## Supplied information
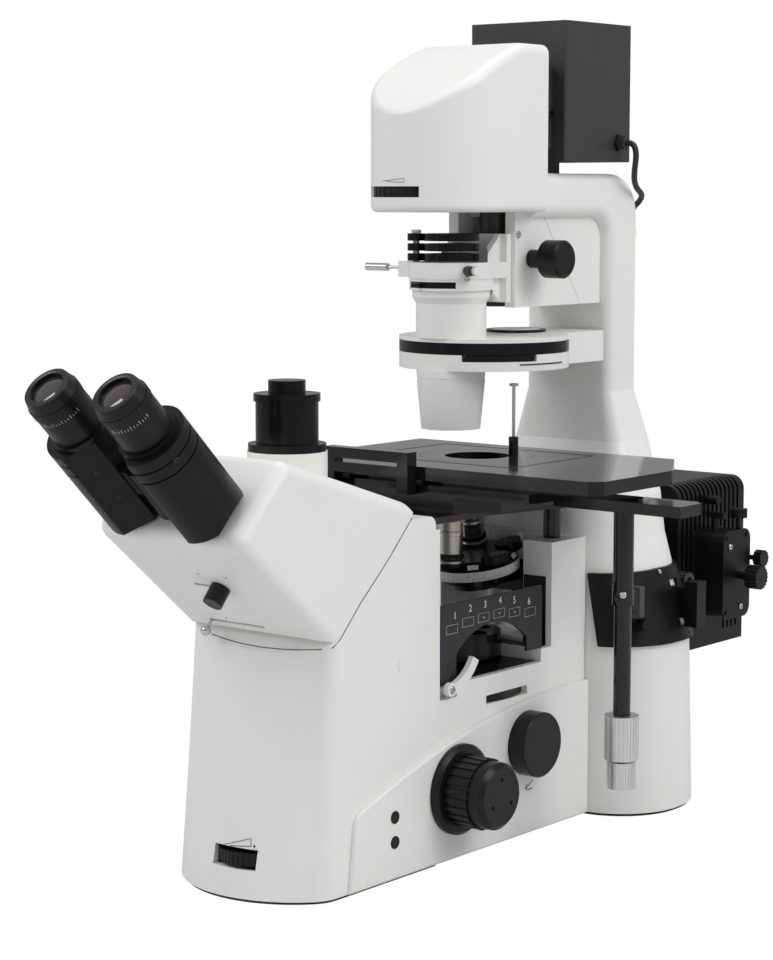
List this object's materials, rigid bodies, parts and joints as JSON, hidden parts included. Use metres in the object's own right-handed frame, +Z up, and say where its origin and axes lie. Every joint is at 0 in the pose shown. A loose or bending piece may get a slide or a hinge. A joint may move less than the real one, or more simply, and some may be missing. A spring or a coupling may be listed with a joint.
{
  "type": "inverted microscope",
  "caption": "Inverted bench microscope with a binocular head, mechanical stage, swing-out condenser filters, a transmitted-light pillar and a reflected-light lamp house.",
  "frame": {"origin": "on the optical axis of the condenser, at table level", "axes": "+X to the user's right, +Y away from the user, +Z up"},
  "size_m": [0.39, 0.8791, 0.742],
  "materials": {
    "black_anodised": "satin",
    "black_paint": "matte",
    "black_plastic": "matte",
    "grey_plate": "satin",
    "knurled_silver": "satin",
    "rubber": "matte",
    "steel": "brushed",
    "white": "satin"
  },
  "bodies": {
    "frame": {"base_plate": "black_paint", "main_frame": "white", "head_housing": "white", "photo_port": "black_paint", "rear_column": "white", "filter_collar": "black_paint", "epi_lamp_house": "black_paint", "collector_socket": "black_paint", "stage_base": "black_anodised", "number_plate": "black_paint", "condenser_block": "white", "transmitted_head": "white", "transmitted_lamp": "black_paint", "lamp_cable": "rubber"},
    "right_tube": {"tube_right": "black_paint", "eyepiece_right": "black_plastic"},
    "left_tube": {"tube_left": "black_paint", "eyepiece_left": "black_plastic"},
    "right_dioptre": {"dioptre_right": "black_plastic"},
    "left_dioptre": {"dioptre_left": "black_plastic"},
    "focus_carrier": {"nosepiece_carrier": "black_paint"},
    "turning_nosepiece": {"nosepiece": "black_anodised", "objective_long": "steel", "objective_short": "steel"},
    "coarse_knobs": {"coarse_knobs": "black_plastic"},
    "fine_knobs": {"fine_knobs": "black_plastic"},
    "tension_ring": {"tension_ring": "black_plastic"},
    "selector_knob": {"selector_knob": "black_plastic"},
    "button_low": {"button_low": "black_plastic"},
    "button_high": {"button_high": "black_plastic"},
    "brightness_dial": {"brightness_dial": "black_plastic"},
    "changer_wheel": {"changer_wheel": "black_plastic"},
    "slide_knob": {"slide_knob": "black_plastic"},
    "ball_pin": {"ball_pin": "steel"},
    "filter_turret": {"filter_turret": "black_anodised"},
    "window_lever": {"window_lever": "white"},
    "slider_front": {"slider_front": "grey_plate"},
    "slider_rear": {"slider_rear": "black_plastic"},
    "iris_knob": {"iris_knob": "black_plastic"},
    "clamp_knob": {"clamp_knob": "black_plastic"},
    "collector_knob": {"collector_knob": "black_plastic"},
    "socket_thumb_top": {"socket_thumb_top": "black_plastic"},
    "socket_thumb_side": {"socket_thumb_side": "black_plastic"},
    "socket_lever": {"socket_lever": "black_plastic"},
    "y_knob": {"y_knob": "knurled_silver"},
    "x_knob": {"x_knob": "knurled_silver"},
    "phase_wheel": {"phase_wheel": "black_anodised"},
    "holder_low": {"holder_low": "black_anodised"},
    "holder_mid": {"holder_mid": "black_anodised"},
    "holder_top": {"holder_top": "black_anodised"},
    "condenser_knob": {"condenser_knob": "black_plastic"},
    "head_dial": {"head_dial": "black_plastic"},
    "centre_lever": {"centre_lever": "steel"},
    "aperture_ring": {"aperture_ring": "black_anodised"},
    "stage_y_body": {"stage_y_plate": "black_anodised"},
    "stage_x_body": {"stage_top": "black_anodised", "stage_insert": "black_anodised"},
    "condenser": {"condenser_carrier": "white", "condenser_barrel": "white", "condenser_lens": "white"}
  },
  "joints": [
    {"name": "tube_fold", "type": "hinge", "parent": "frame", "child": "right_tube", "pos_m": [0, -0.3582, 0.33192], "axis": [0, 0.7071, -0.7071], "range_deg": [0, 48]},
    {"name": "tube_fold_left", "type": "hinge", "parent": "frame", "child": "left_tube", "pos_m": [0, -0.3582, 0.33192], "axis": [0, -0.7071, 0.7071], "range_deg": [0, 48]},
    {"name": "nosepiece_focus", "type": "slide", "parent": "frame", "child": "focus_carrier", "axis": [0, 0, 1], "range_m": [-0.002, 0.007]},
    {"name": "nosepiece_turn", "type": "hinge", "parent": "focus_carrier", "child": "turning_nosepiece", "pos_m": [0, 0.03447, 0.25408], "axis": [0, -0.1736, 0.9848], "continuous": true},
    {"name": "stage_y", "type": "slide", "parent": "frame", "child": "stage_y_body", "axis": [0, 1, 0], "range_m": [-0.014, 0.03]},
    {"name": "stage_x", "type": "slide", "parent": "stage_y_body", "child": "stage_x_body", "axis": [1, 0, 0], "range_m": [-0.065, 0.035]},
    {"name": "condenser_focus", "type": "slide", "parent": "frame", "child": "condenser", "axis": [0, 0, 1], "range_m": [-0.009, 0.012]},
    {"name": "phase_wheel_turn", "type": "hinge", "parent": "condenser", "child": "phase_wheel", "pos_m": [0, 0.05, 0.446], "axis": [0, 0, 1], "continuous": true},
    {"name": "filter_turret_turn", "type": "hinge", "parent": "frame", "child": "filter_turret", "pos_m": [0, -0.002, 0.175], "axis": [0, 0, 1], "continuous": true},
    {"name": "holder_low_swing", "type": "hinge", "parent": "condenser", "child": "holder_low", "pos_m": [-0.031, -0.012, 0.53], "axis": [0, 0, 1], "range_deg": [-100, 0]},
    {"name": "holder_mid_swing", "type": "hinge", "parent": "condenser", "child": "holder_mid", "pos_m": [-0.031, -0.012, 0.53], "axis": [0, 0, 1], "range_deg": [-100, 0]},
    {"name": "holder_top_swing", "type": "hinge", "parent": "condenser", "child": "holder_top", "pos_m": [-0.031, -0.012, 0.53], "axis": [0, 0, 1], "range_deg": [-100, 0]},
    {"name": "coarse_turn", "type": "hinge", "parent": "frame", "child": "coarse_knobs", "pos_m": [0, -0.099, 0.068], "axis": [1, 0, 0], "range_deg": [-30, 80]},
    {"name": "fine_turn", "type": "hinge", "parent": "frame", "child": "fine_knobs", "pos_m": [0, -0.099, 0.068], "axis": [1, 0, 0], "continuous": true},
    {"name": "y_knob_turn", "type": "hinge", "parent": "stage_y_body", "child": "y_knob", "pos_m": [0.18, 0.015, 0.108], "axis": [0, 0, 1], "range_deg": [-180, 360]},
    {"name": "x_knob_turn", "type": "hinge", "parent": "stage_y_body", "child": "x_knob", "pos_m": [0.18, 0.015, 0.074], "axis": [0, 0, 1], "range_deg": [-380, 210]},
    {"name": "condenser_knob_turn", "type": "hinge", "parent": "frame", "child": "condenser_knob", "pos_m": [0.05, 0.071, 0.525], "axis": [1, 0, 0], "range_deg": [-55, 72]},
    {"name": "selector_turn", "type": "hinge", "parent": "frame", "child": "selector_knob", "pos_m": [0.09, 0.003, 0.091], "axis": [1, 0, 0], "range_deg": [-90, 90]},
    {"name": "slide_knob_run", "type": "slide", "parent": "frame", "child": "slide_knob", "axis": [1, 0, 0], "range_m": [-0.026, 0.005]},
    {"name": "ball_pin_run", "type": "slide", "parent": "frame", "child": "ball_pin", "axis": [1, 0, 0], "range_m": [0, 0.056]},
    {"name": "slider_front_pull", "type": "slide", "parent": "frame", "child": "slider_front", "axis": [1, 0, 0], "range_m": [0, 0.025]},
    {"name": "slider_rear_pull", "type": "slide", "parent": "frame", "child": "slider_rear", "axis": [1, 0, 0], "range_m": [0, 0.025]},
    {"name": "window_lever_swing", "type": "hinge", "parent": "frame", "child": "window_lever", "pos_m": [0.08, -0.107, 0.157], "axis": [1, 0, 0], "range_deg": [0, 60]},
    {"name": "head_dial_turn", "type": "hinge", "parent": "frame", "child": "head_dial", "pos_m": [-0.00298, -0.03111, 0.586], "axis": [0, 0, 1], "range_deg": [-140, 140]},
    {"name": "brightness_turn", "type": "hinge", "parent": "frame", "child": "brightness_dial", "pos_m": [0.01, -0.27938, 0.038], "axis": [0, 0, 1], "range_deg": [-140, 140]},
    {"name": "changer_turn", "type": "hinge", "parent": "frame", "child": "changer_wheel", "pos_m": [0.008, -0.02, 0.138], "axis": [0, 0, 1], "range_deg": [-45, 45]},
    {"name": "aperture_turn", "type": "hinge", "parent": "condenser", "child": "aperture_ring", "pos_m": [0, 0, 0.503], "axis": [0, 0, 1], "range_deg": [-36, 36]},
    {"name": "button_low_press", "type": "slide", "parent": "frame", "child": "button_low", "axis": [-1, 0, 0], "range_m": [0, 0.002], "stiffness_N_per_m": 300},
    {"name": "button_high_press", "type": "slide", "parent": "frame", "child": "button_high", "axis": [-1, 0, 0], "range_m": [0, 0.002], "stiffness_N_per_m": 300},
    {"name": "tension_turn", "type": "hinge", "parent": "frame", "child": "tension_ring", "pos_m": [0.09, -0.099, 0.068], "axis": [1, 0, 0], "range_deg": [-60, 60]},
    {"name": "dioptre_right_turn", "type": "hinge", "parent": "right_tube", "child": "right_dioptre", "pos_m": [0.0375, -0.4572, 0.43091], "axis": [0, -0.7071, 0.7071], "range_deg": [-120, 120]},
    {"name": "dioptre_left_turn", "type": "hinge", "parent": "left_tube", "child": "left_dioptre", "pos_m": [-0.0375, -0.4572, 0.43091], "axis": [0, -0.7071, 0.7071], "range_deg": [-120, 120]},
    {"name": "iris_knob_turn", "type": "hinge", "parent": "frame", "child": "iris_knob", "pos_m": [0.121, 0.132, 0.187], "axis": [0.8572, -0.515, 0], "range_deg": [-120, 120]},
    {"name": "clamp_knob_turn", "type": "hinge", "parent": "frame", "child": "clamp_knob", "pos_m": [0.08, 0.258, 0.207], "axis": [1, 0, 0], "range_deg": [0, 180]},
    {"name": "collector_turn", "type": "hinge", "parent": "frame", "child": "collector_knob", "pos_m": [0.11, 0.341, 0.204], "axis": [1, 0, 0], "range_deg": [-120, 120]},
    {"name": "thumb_top_turn", "type": "hinge", "parent": "frame", "child": "socket_thumb_top", "pos_m": [0.096, 0.35, 0.255], "axis": [0, 0, 1], "range_deg": [0, 180]},
    {"name": "thumb_side_turn", "type": "hinge", "parent": "frame", "child": "socket_thumb_side", "pos_m": [0.09, 0.373, 0.218], "axis": [1, 0, 0], "range_deg": [0, 180]},
    {"name": "socket_lever_swing", "type": "hinge", "parent": "frame", "child": "socket_lever", "pos_m": [0.084, 0.326, 0.258], "axis": [0, 0, 1], "range_deg": [0, 40]},
    {"name": "centre_lever_turn", "type": "hinge", "parent": "condenser", "child": "centre_lever", "pos_m": [-0.07, 0, 0.517], "axis": [1, 0, 0], "range_deg": [-90, 90]}
  ],
  "couplings": [
    {"joint": "tube_fold_left", "follows": "tube_fold", "ratio": 1},
    {"joint": "coarse_turn", "follows": "nosepiece_focus", "rad_per_m": 166},
    {"joint": "y_knob_turn", "follows": "stage_y", "rad_per_m": 200},
    {"joint": "x_knob_turn", "follows": "stage_x", "rad_per_m": 100},
    {"joint": "condenser_knob_turn", "follows": "condenser_focus", "rad_per_m": 100}
  ]
}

## What is required
Look over the listing. Pull out every line with the string "materials" in it.

## Worked answer
List this object's materials, rigid bodies, parts and joints as JSON, hidden parts included. Use metres in the object's own right-handed frame, +Z up, and say where its origin and axes lie. Every joint is at 0 in the pose shown. A loose or bending piece may get a slide or a hinge. A joint may move less than the real one, or more simply, and some may be missing. A spring or a coupling may be listed with a joint.
  "materials": {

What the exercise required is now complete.